The Beats Audio system is rather impressive, offering a significant volume increase, a superior sound stage and a richer tonal tapestry. In a complete about-face, we found that we actually had to ramp the bass up using the included EQ software — Beats Audio is usually far too bass heavy. Similarly, we had to bring the top end down slightly to dull the harsh trebles. Playing with EQ can be problematic, and an exercise in trade-offs; while we got our desired tone, we had to keep playing to avoid clipping and distortion.
HP bundles Microsoft Office Starter Edition, Photoshop Elements and Premiere Elements. Each of these provides a significant subset of its parent programs completely for free, and is honestly one of the best bundle solutions we've seen — and it will surely help curb casual piracy.
The aforementioned jog dial, found at the top right, can be spun to adjust volume, or the button can be pressed to load the Beats Audio control panel. The backlit keyboard is very much appreciated, although the response is mushier than we'd like, especially for a premium laptop.
The touch pad could be better, if only it were a little lower friction. Function is fine, but as a click pad (that is, the buttons are integrated into the touch pad, rather than being separate), the whole thing can get a little confused if you're someone who leaves one finger resting on the left click button while you navigate with another.
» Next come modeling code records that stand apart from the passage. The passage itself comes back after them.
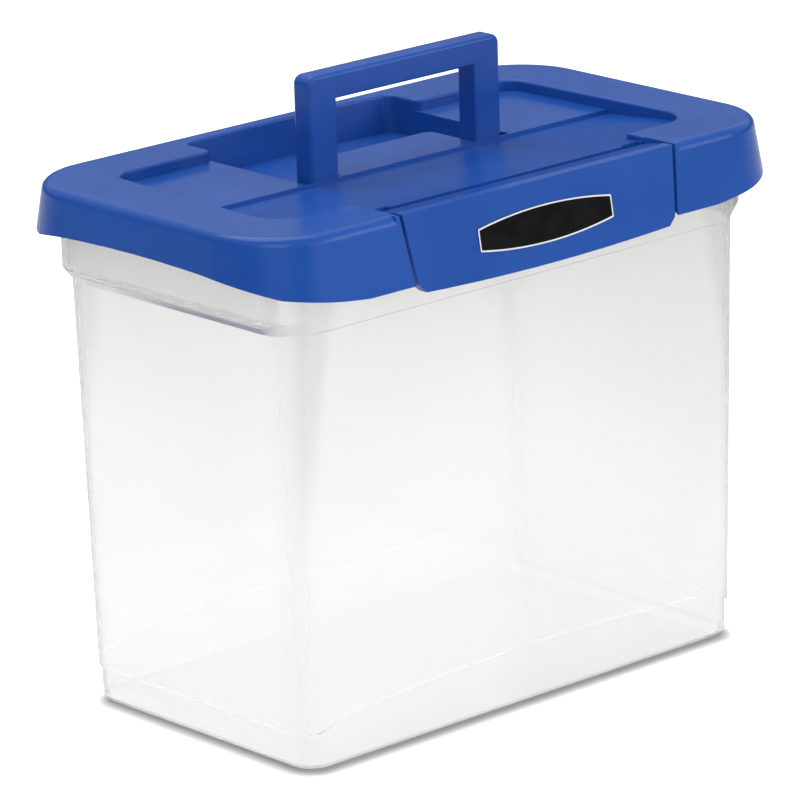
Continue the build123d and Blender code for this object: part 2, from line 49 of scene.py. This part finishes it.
# Soft steps of the tub's looks: start and end along X or Y from the middle, or in height.
UPPER_Z = (0.12, 0.25)        # painted shade: greyer towards the top, below the lid,
UPPER_X = (0.150, 0.160)      # but hardly at the ends
STREAK_SLANT = 0.17           # the painted corner streak's inner edge leans by this much
STREAK_INNER = (0.164, 0.176)
STREAK_OUTER = (0.1475, 0.1535)
STREAK_Y = (0.074, 0.080)
STREAK_Z = (0.03, 0.2)
RIGHT_X = (0.02, 0.15)        # painted shade: greyer towards the right end, above the base
RIGHT_Z = (0.05, 0.16)
BELOW_LID_Z = (0.205, 0.235)  # a little duller below the lid
CORNER_X = (0.138, 0.150)
CORNER_Y = (0.068, 0.080)
COLLAR_X = (0.158, 0.163)
COLLAR_Z = (0.214, 0.222)
FOOT_Z = (0.003, 0.030)       # less light passes the thick foot

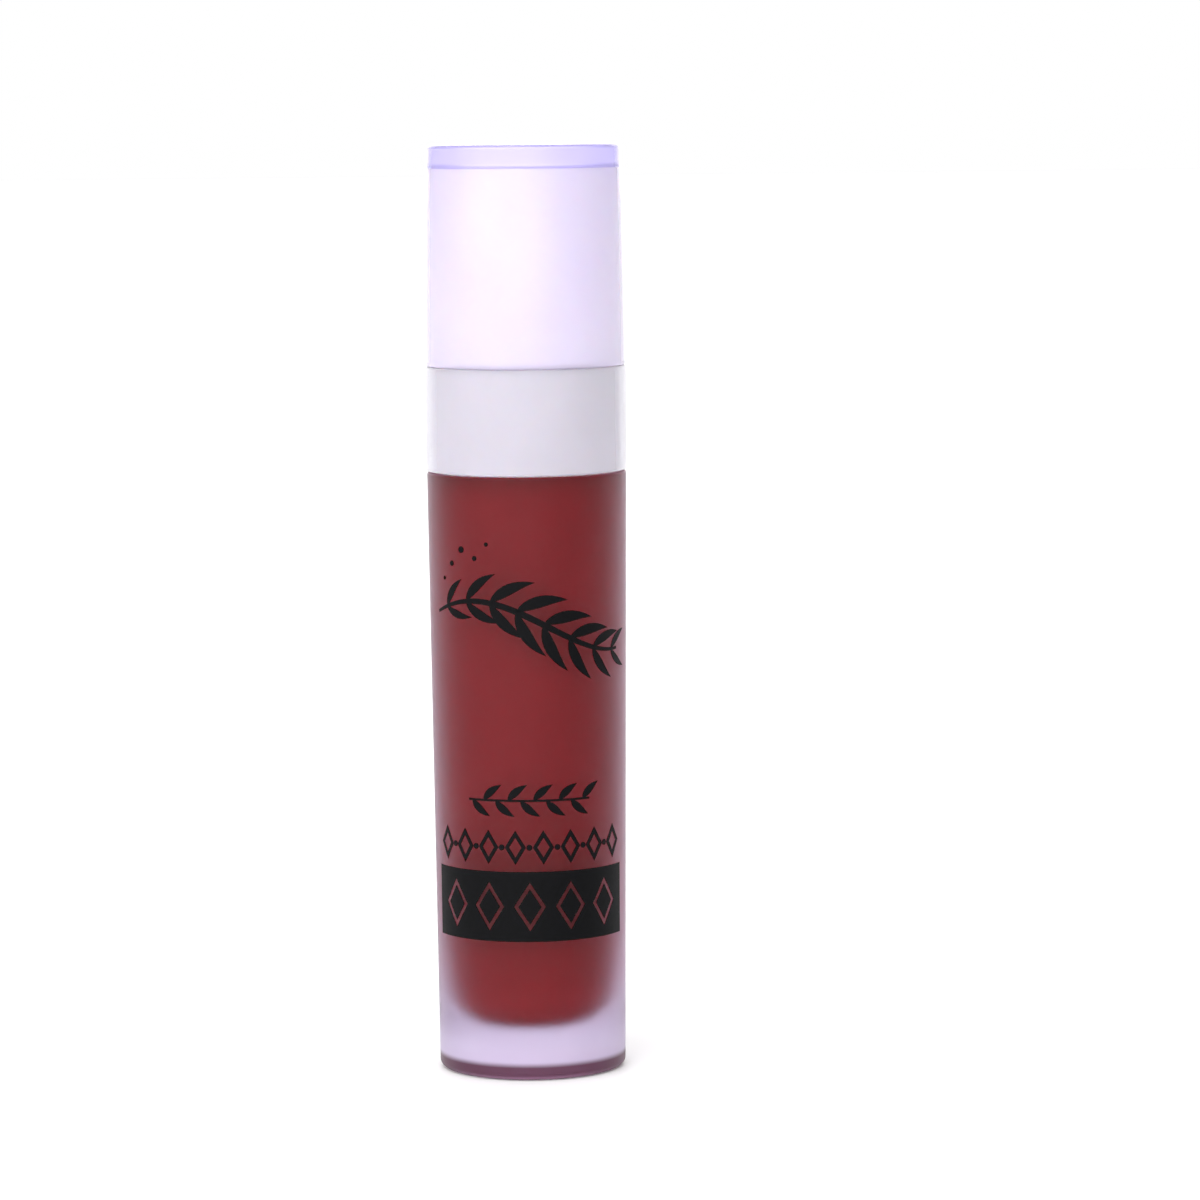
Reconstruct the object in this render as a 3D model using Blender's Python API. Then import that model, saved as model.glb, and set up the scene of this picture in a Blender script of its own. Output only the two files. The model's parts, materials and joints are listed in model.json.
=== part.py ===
"""Lip gloss tube with a screw cap and a doe-foot applicator, closed.

The origin is the centre of the tube's flat base, +Z runs up the tube, and the printed front faces -Y.
Lengths are written in millimetres and turned into metres where each mesh is made.
"""

import math

import bmesh
import bpy
from mathutils import Matrix, Vector

MM = 0.001
SEGMENTS = 48  # sides of the large round pieces
FINE_SEGMENTS = 24  # sides of the wand and the tip

# Driving dimensions, in millimetres.
HEIGHT = 91.2
FROSTED_TOP = 59.2  # where the frosted body ends and the clear collar begins
COLLAR_TOP = 69.45
BASE_R = 9.2
BODY_R = 9.8  # at the top of the frosted body: the mould draft runs down to BASE_R
COLLAR_R = 9.9
CAP_MOUTH_R = 9.8
CAP_TOP_R = 9.5
GAP = 0.1  # between faces that meet
SEAT_GAP = 0.15  # between faces that meet when the cap is closed
END_GAP = 0.2  # past the end of a piece in its hole
RUNNING_GAP = 0.3  # around what turns or is filled

# Bottle.
FLOOR = 4.5
BASE_FILLET = 0.7
CAVITY_FLOOR_R = 5.0
CAVITY_KNEE_R = 5.95
CAVITY_KNEE = 14.0  # height where the wall steepens
CAVITY_TOP_R = 6.9
CAVITY_TOP = 66.0
CAVITY_FLOOR_FILLET = 3.2
CAVITY_KNEE_FILLET = 30.0
SHOULDER_R = 9.2  # the stepped-in part that carries the collar
SHOULDER_FILLET = 0.8
NECK_R = 7.0
NECK_TOP = 84.3
NECK_BORE_R = 5.3
NECK_BORE_FOOT = 70.6
BORE_CONE = 1.6  # height of the cone from the cavity up to the neck's bore
NECK_BEAD_R = 7.5
NECK_BEAD_Z = (71.0, 71.8)
GLOSS_LEVEL = 59.8

# Cap.
CAP_MOUTH = COLLAR_TOP + SEAT_GAP
CAP_WALL = 0.85
CAP_END = 2.05  # thickness of the clear end
LINER_MOUTH = CAP_MOUTH + 0.25
LINER_TOP = HEIGHT - CAP_END - END_GAP
LINER_BORE_R = 7.9
LINER_ENTRY_R = 8.2  # wider lead-in below the thread
LINER_ENTRY_TOP = CAP_MOUTH + 3.5
LINER_CEILING = 86.2
SOCKET_R = 2.35
SOCKET_WALL = 0.85
SOCKET_FOOT = 82.0
SOCKET_TOP = 87.4

# Two-start thread shared by the neck and the liner.
THREAD_STARTS = 2
THREAD_LEAD = 6.0
THREAD_TURNS = 1.3
THREAD_FOOT = 73.6  # middle of the neck's ridge where it starts
THREAD_BASE_WIDTH = 1.2
THREAD_CREST_WIDTH = 0.5
THREAD_ROOTED = 0.2  # how deep a ridge is set into its wall
NECK_CREST_R = 7.6
LINER_CREST_R = 7.3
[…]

As has become common on HP laptops, double tapping the icon at the top left of the touch pad will disable it.
Expandability is bang on for a laptop of this stature, with two USB 3.0 ports, one USB 2.0 port, dual headphone jacks, a microphone jack, an SD card reader, gigabit Ethernet, HDMI and DisplayPort out and a DVD drive (although, given the screen, we would have thought that Blu-ray would be a more appropriate pairing). Wireless networking is achieved by Bluetooth and 802.11n, with the latter capable of connecting to 2.4GHz and 5GHz frequencies.
Application performance
Choose a benchmark: Handbrake | iTunes | Photoshop | Multimedia
The Envy 15 moves along at a cracking pace, with no real surprises considering the hardware involved. The Aspire's SSD is really only felt in Photoshop, although it must be said that SSDs also reduce time spent loading apps, as well as booting up and shutting down Windows.
Gaming performance
Choose a benchmark: Metro 2033 | Batman: Arkham Asylum
We've ordered them by highest average frame rate here, but, as you can see, the competing Asus and Acer laptops have a lot more grunt in them as far as maximum frame rates are concerned. Both the N55 and the Aspire Ethos feature an Nvidia GeForce GT 555M, outpacing the AMD Radeon HD 7690M found in the Envy 15.
Battery life
The Envy does well on battery, managing to dramatically outpace the N55 and even the bigger Aspire. If you want long battery life, the Envy 15 should be in your shortlist.
Conclusion
It's easy to be charmed by the design, audio and features of the Envy 15. Sadly, its selling feature, the optional high-resolution display, has the glaring fault of displaying red as orange. We can't confirm at this stage whether the lower-end Brightview display suffers from the same issue, but we'd imagine that this is a panel-design fault rather than a product-wide fault. For now, lovers of high-quality displays will have to look elsewhere.